Roll out the other piece of pasta once on no. 5 setting and once on no. 6 setting, then dust it very lightly with flour (only if it’s sticky). Insert the handle by the noodle cutters and roll dough through the cutters to form tagliatelle, or for pappardelle (wide noodles) fold floured sheet of pasta into four and cut into fat widths with a large sharp knife, then gently unfold. Roll out the remaining pasta and cut into shapes as described.
If making stuffed pasta, have the stuffing ready before making the pasta. Cut and stuff each sheet of pasta as it is rolled. Transfer shapes to a tray lined with baking (parchment) paper dusted with a little flour and turn the pieces often to prevent sticking. I find it easiest to freeze the pasta on trays and to transfer them to sealable bags once frozen, and to cook them from frozen.
Pasta noodles can be cooked immediately, although it is easier to deal with if they are partially dried, and most people would prefer to make the pasta in advance rather than at the last minute.

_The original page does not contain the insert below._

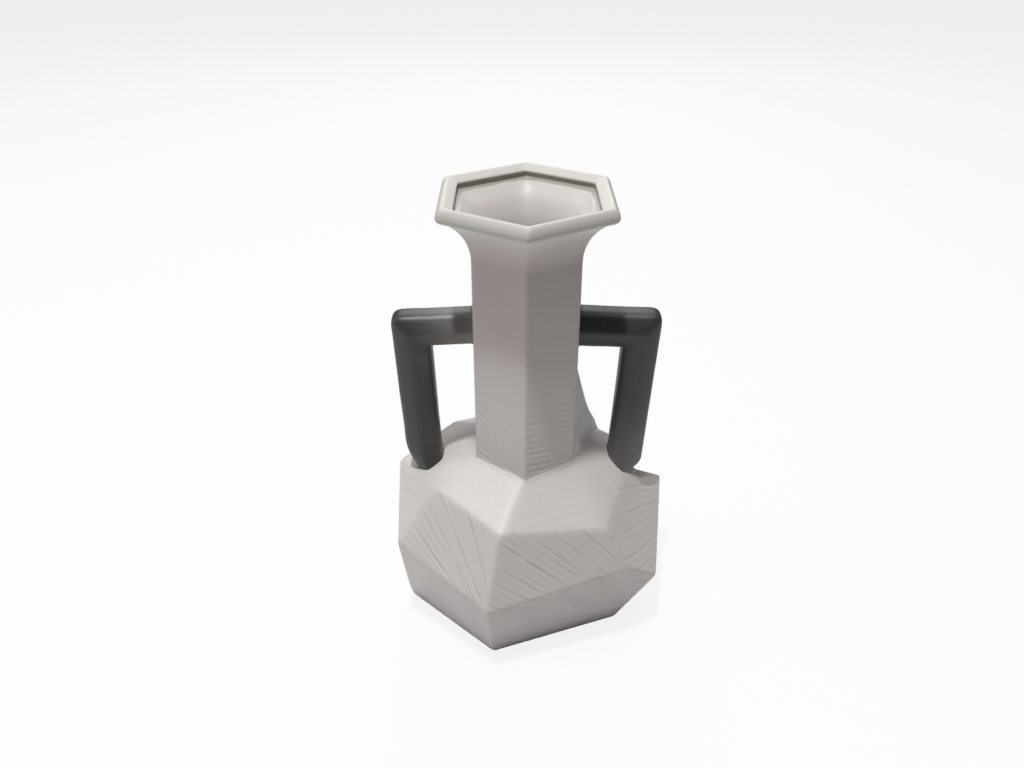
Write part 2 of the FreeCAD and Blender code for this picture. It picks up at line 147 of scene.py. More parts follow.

Hang noodles to dry on a clean piece of wooden dowelling or improvise – a clean drying rack for clothes works a treat. Once noodles feel leathery (but before they become brittle) curl into nests and cook when ready.
There are a few things to watch. Don’t let noodles become too dry when hanging them because they will become brittle and snap. Accidentally knocking the pole the noodles are hanging on and watching them snap in half and fall to the floor is not much fun. I repeat, dry them just until they feel leathery. Alternatively, dry the noodles on a large wooden tray, keeping them dusted with semolina and flour, and turning often to ensure they dry evenly. It goes without saying that a steamy kitchen is no place for drying pasta. See Tips on making pasta
Looking after your pasta machine
After use, brush off any flour and pick out any trapped pieces of dough with a bamboo skewer. NEVER wash a pasta machine. Buff the metal with a clean soft cloth and keep the machine stored in the box it comes in to keep it free of dust.